Brief. Pull out the lines from the line containing "mirror(about=Plane.XZ)" through the line containing "obj.parent = None", both lines included, and copy them exactly.

Information shown.
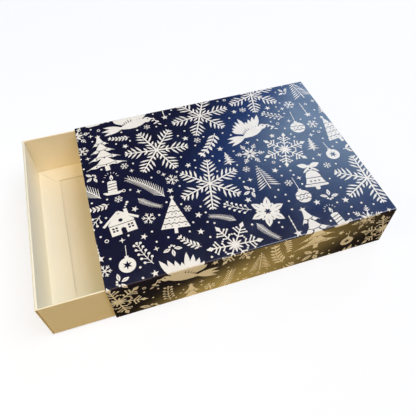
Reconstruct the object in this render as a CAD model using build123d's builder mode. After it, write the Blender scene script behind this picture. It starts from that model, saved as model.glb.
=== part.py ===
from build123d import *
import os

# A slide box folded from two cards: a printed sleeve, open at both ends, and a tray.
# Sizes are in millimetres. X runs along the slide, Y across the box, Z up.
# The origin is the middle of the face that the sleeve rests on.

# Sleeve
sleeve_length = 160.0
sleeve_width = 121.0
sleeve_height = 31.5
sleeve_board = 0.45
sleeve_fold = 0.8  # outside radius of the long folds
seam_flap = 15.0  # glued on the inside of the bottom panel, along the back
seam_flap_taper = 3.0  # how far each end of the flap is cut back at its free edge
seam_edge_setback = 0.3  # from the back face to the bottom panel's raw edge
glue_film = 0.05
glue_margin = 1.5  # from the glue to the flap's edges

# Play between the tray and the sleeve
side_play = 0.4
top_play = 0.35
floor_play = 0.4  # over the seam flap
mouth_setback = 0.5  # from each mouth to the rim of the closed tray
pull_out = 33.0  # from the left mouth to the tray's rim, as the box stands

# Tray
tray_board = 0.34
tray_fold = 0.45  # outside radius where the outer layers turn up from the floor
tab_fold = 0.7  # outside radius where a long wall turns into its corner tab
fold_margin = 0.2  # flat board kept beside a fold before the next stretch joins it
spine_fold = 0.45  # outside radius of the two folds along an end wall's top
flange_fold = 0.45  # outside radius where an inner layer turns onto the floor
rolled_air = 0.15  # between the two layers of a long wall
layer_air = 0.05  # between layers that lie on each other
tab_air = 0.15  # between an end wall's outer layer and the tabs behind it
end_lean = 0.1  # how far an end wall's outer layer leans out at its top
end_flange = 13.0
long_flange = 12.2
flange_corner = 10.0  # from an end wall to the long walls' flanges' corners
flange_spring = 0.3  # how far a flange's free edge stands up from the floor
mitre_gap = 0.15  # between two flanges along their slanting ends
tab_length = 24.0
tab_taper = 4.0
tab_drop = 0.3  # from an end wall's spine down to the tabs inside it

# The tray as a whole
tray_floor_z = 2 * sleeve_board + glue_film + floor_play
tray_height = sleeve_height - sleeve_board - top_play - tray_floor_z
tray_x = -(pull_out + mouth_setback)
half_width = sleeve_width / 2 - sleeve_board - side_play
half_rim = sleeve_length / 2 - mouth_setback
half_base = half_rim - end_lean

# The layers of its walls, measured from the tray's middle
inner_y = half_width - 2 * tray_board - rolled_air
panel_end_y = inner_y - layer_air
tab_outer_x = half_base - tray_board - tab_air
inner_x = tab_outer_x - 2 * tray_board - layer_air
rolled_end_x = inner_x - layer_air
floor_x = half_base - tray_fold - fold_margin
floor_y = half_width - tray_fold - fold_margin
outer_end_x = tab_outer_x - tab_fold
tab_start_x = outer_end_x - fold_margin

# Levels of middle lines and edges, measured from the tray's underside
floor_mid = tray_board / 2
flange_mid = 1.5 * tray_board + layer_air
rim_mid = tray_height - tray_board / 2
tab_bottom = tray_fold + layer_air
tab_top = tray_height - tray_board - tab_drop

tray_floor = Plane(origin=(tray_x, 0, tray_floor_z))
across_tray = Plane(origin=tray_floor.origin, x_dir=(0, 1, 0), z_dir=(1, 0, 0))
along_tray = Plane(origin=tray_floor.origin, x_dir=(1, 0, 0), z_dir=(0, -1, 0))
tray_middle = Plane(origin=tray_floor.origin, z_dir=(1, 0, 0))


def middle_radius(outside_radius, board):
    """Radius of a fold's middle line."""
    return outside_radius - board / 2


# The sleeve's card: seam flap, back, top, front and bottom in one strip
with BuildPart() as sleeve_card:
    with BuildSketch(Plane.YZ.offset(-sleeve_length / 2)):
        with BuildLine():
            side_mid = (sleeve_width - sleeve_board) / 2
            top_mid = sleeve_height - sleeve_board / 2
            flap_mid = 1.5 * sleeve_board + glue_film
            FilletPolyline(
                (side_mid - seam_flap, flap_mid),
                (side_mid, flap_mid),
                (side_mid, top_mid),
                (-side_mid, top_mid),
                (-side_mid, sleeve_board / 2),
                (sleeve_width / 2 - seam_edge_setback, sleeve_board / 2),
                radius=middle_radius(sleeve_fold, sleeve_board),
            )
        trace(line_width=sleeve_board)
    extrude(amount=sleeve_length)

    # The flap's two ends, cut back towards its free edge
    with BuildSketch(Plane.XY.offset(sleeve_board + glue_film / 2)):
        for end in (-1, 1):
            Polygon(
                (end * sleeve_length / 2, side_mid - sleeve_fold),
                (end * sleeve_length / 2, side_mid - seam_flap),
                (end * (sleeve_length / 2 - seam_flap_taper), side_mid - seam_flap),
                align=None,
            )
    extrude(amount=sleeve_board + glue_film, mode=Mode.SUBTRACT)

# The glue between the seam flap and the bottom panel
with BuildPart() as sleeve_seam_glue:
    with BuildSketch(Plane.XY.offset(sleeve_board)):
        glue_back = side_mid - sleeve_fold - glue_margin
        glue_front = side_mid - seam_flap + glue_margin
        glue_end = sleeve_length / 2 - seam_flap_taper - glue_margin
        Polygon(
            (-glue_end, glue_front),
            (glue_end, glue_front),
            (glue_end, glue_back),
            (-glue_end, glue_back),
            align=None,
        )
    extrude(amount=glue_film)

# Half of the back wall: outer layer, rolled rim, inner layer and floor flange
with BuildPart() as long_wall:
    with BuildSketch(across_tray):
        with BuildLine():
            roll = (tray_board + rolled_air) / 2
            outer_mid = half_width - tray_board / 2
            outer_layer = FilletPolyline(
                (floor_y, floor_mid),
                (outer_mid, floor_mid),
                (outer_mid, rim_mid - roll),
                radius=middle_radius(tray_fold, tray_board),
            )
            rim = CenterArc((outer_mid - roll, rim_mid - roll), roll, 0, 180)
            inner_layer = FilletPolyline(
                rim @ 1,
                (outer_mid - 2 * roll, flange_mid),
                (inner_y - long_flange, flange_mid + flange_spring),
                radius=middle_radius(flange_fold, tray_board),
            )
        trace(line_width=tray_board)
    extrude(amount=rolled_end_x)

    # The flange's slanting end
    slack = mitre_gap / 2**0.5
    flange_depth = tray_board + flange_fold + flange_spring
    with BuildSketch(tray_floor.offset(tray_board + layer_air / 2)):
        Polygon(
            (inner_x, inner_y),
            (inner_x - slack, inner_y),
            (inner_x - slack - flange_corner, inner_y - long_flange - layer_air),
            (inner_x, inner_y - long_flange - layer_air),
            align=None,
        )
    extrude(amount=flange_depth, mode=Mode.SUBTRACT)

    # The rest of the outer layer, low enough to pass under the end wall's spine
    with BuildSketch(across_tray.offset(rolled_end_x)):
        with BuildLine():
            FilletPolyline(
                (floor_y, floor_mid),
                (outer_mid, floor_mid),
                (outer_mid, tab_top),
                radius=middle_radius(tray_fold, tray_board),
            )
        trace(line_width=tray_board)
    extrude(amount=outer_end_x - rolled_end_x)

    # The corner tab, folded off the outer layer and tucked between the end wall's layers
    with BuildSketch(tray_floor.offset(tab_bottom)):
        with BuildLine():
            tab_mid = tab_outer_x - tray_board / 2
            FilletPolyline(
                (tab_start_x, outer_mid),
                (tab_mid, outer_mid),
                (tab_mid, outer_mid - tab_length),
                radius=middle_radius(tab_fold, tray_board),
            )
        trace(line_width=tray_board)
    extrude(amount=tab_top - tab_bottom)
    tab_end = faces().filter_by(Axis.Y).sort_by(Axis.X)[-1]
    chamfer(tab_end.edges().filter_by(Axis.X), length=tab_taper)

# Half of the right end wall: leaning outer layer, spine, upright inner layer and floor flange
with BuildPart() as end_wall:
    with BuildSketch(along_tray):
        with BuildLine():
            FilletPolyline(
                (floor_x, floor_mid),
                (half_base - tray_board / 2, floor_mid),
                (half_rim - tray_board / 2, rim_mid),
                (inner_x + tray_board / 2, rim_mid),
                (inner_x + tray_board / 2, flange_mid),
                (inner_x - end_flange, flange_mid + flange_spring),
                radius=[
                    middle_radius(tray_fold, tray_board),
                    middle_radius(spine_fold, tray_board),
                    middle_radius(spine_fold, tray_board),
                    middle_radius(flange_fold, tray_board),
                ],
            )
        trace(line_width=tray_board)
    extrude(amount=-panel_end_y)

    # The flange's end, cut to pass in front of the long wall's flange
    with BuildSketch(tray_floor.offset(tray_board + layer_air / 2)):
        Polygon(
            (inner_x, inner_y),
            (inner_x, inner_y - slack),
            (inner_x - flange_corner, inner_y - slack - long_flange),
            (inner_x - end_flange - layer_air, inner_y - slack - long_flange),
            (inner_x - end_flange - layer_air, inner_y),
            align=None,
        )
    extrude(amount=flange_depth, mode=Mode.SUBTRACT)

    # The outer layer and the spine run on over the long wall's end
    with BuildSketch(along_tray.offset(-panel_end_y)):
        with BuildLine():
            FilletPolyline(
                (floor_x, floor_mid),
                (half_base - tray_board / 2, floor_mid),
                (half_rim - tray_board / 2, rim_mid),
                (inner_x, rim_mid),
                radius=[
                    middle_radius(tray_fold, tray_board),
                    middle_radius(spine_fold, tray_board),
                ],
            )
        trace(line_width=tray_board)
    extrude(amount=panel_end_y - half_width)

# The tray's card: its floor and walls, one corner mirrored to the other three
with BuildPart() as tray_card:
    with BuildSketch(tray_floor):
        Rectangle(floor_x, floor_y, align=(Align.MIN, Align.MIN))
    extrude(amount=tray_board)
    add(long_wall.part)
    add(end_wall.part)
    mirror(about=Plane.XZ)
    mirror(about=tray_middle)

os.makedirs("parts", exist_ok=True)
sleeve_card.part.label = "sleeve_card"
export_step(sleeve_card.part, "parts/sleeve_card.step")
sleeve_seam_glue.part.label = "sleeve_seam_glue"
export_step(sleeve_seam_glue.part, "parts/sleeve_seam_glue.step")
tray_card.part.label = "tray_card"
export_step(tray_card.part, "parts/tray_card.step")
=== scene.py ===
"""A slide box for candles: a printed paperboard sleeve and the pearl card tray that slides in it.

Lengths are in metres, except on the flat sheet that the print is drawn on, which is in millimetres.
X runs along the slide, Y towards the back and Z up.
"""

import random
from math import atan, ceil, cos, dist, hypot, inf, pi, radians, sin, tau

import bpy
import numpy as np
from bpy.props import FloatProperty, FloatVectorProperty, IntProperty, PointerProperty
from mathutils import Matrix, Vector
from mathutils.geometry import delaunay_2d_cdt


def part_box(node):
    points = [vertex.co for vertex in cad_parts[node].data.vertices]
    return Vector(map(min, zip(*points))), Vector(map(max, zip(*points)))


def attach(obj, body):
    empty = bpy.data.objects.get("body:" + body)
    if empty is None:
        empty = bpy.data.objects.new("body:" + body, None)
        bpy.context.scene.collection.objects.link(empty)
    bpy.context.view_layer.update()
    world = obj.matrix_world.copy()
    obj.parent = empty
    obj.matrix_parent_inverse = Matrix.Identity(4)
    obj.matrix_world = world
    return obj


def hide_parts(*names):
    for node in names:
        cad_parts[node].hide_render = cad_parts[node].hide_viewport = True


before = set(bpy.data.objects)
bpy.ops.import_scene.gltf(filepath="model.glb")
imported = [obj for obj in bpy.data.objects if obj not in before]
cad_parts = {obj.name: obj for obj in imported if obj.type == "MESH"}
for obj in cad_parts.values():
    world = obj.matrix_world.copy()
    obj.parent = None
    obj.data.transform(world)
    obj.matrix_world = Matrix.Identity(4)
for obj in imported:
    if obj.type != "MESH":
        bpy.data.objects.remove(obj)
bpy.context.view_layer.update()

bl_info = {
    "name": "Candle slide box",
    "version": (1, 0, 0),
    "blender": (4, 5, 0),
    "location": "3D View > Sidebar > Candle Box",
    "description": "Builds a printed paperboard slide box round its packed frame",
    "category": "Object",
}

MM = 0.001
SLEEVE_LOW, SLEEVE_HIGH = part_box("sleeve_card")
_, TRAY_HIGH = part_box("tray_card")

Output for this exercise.
    mirror(about=Plane.XZ)
    mirror(about=tray_middle)

os.makedirs("parts", exist_ok=True)
sleeve_card.part.label = "sleeve_card"
export_step(sleeve_card.part, "parts/sleeve_card.step")
sleeve_seam_glue.part.label = "sleeve_seam_glue"
export_step(sleeve_seam_glue.part, "parts/sleeve_seam_glue.step")
tray_card.part.label = "tray_card"
export_step(tray_card.part, "parts/tray_card.step")
=== scene.py ===
"""A slide box for candles: a printed paperboard sleeve and the pearl card tray that slides in it.

Lengths are in metres, except on the flat sheet that the print is drawn on, which is in millimetres.
X runs along the slide, Y towards the back and Z up.
"""

import random
from math import atan, ceil, cos, dist, hypot, inf, pi, radians, sin, tau

import bpy
import numpy as np
from bpy.props import FloatProperty, FloatVectorProperty, IntProperty, PointerProperty
from mathutils import Matrix, Vector
from mathutils.geometry import delaunay_2d_cdt


def part_box(node):
    points = [vertex.co for vertex in cad_parts[node].data.vertices]
    return Vector(map(min, zip(*points))), Vector(map(max, zip(*points)))


def attach(obj, body):
    empty = bpy.data.objects.get("body:" + body)
    if empty is None:
        empty = bpy.data.objects.new("body:" + body, None)
        bpy.context.scene.collection.objects.link(empty)
    bpy.context.view_layer.update()
    world = obj.matrix_world.copy()
    obj.parent = empty
    obj.matrix_parent_inverse = Matrix.Identity(4)
    obj.matrix_world = world
    return obj


def hide_parts(*names):
    for node in names:
        cad_parts[node].hide_render = cad_parts[node].hide_viewport = True


before = set(bpy.data.objects)
bpy.ops.import_scene.gltf(filepath="model.glb")
imported = [obj for obj in bpy.data.objects if obj not in before]
cad_parts = {obj.name: obj for obj in imported if obj.type == "MESH"}
for obj in cad_parts.values():
    world = obj.matrix_world.copy()
    obj.parent = None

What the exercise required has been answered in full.